Fabián Corral B. / fcorral@elcomercio.org
Caprichos de la naturaleza, maleficios, convulsiones de la tierra cansada, falla geológica, lo que fuere, lo cierto es que los temblores nos colocan en la más dramática condición que se pueda imaginar: indefensos sobre el suelo que de tanto en tanto se estremece; indefensos pese a todas las precauciones; indefensos y enfrentados a lo que no se puede resistir, a la fuerza mayor. Y sometidos a lo que puede venir en el momento menos pensado, pero, quizá, recuperada la conciencia de que todo es provisional, precario, inestable.
La indefensión, la impotencia, nos sitúan a todos en la casi olvidada condición de fragilidad e incertidumbre que la sociedad moderna algún día olvidó. De pronto tembló la poltrona en que hemos asentado nuestra existencia, la lámpara se estremeció, cayeron los libros, se opacó la televisión; la casa, entre estruendo de ventanales y protestas de la madera, dejó de ser refugio y nos ordenó salir a descampado, el ascensor se transformó en tenebroso instrumento, en vía imposible de tomar, y el parque volvió a ser, al menos de momento, el espacio acogedor y el punto de reunión. Y, entre sustos y precauciones, entre los terrores escondidos en nuestra aparente valentía, empezamos a adquirir conciencia de que, en realidad, no hay punto fijo ni hay apoyo definitivo; que el tinglado puede caerse, que los actores deben salir corriendo.

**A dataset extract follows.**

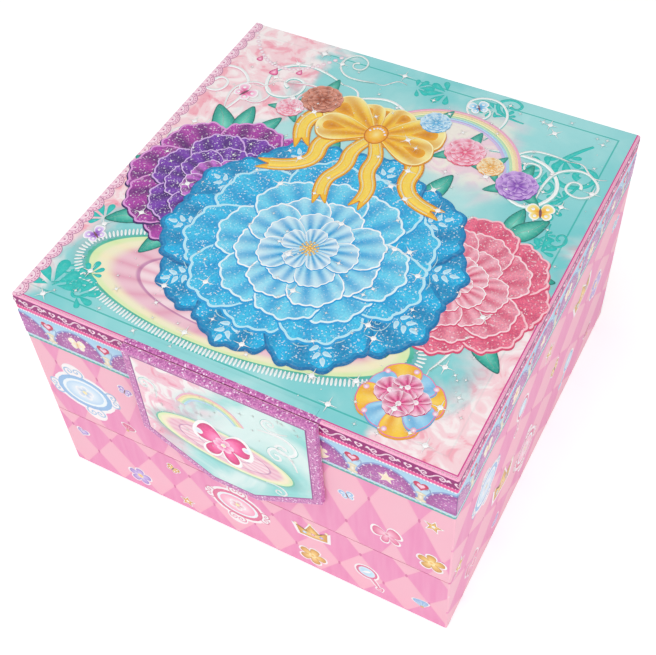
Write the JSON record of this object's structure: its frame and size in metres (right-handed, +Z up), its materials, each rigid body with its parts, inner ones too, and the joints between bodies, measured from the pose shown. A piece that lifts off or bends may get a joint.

Que las autopistas, puentes, calles y plazas son, apenas, incipientes dibujos hechos sobre la robusta indiferencia de la cordillera; son garabatos de civilización insinuados bajo la falsa convicción de que somos eternos, poderosos.
La fuerza mayor es, quizá, el mayor de los olvidos en que ha incurrido nuestro tiempo, pese a los recurrentes episodios que golpean la puerta –volcanes, tifones, maremotos, inundaciones- y que nos recuerdan que lo previsible es apenas una suposición, que la eternidad de las obras y construcciones es apenas una soberbia afirmación y nada más; que la certeza es siempre provisional; que las teorías y los proyectos son eso, teorías y proyectos, ilusiones que pueden evaporarse, y que, en definitiva, lo que queda son las personas, cada una de ellas, condicionadas por los hechos y por los datos de una realidad con frecuencia, adversa, traidora y sorpresiva.
No podemos vivir sin un mínimo de estabilidad, sin aspirar a la seguridad; no podemos vivir sin algún plan, todo eso en verdad, y esos son los fundamentos en que se sustentan las personas y las familias. Sin embargo, hechos como los temblores y estremecimientos de nuestras casas, deberían ser una alarma encendida que, de tiempo en tiempo, nos coloque en ese suelo precario que a veces olvidamos y sobre el cual hemos asentado nuestro sistema de arrogancias, correteos y consumo que entendemos como “la vida”.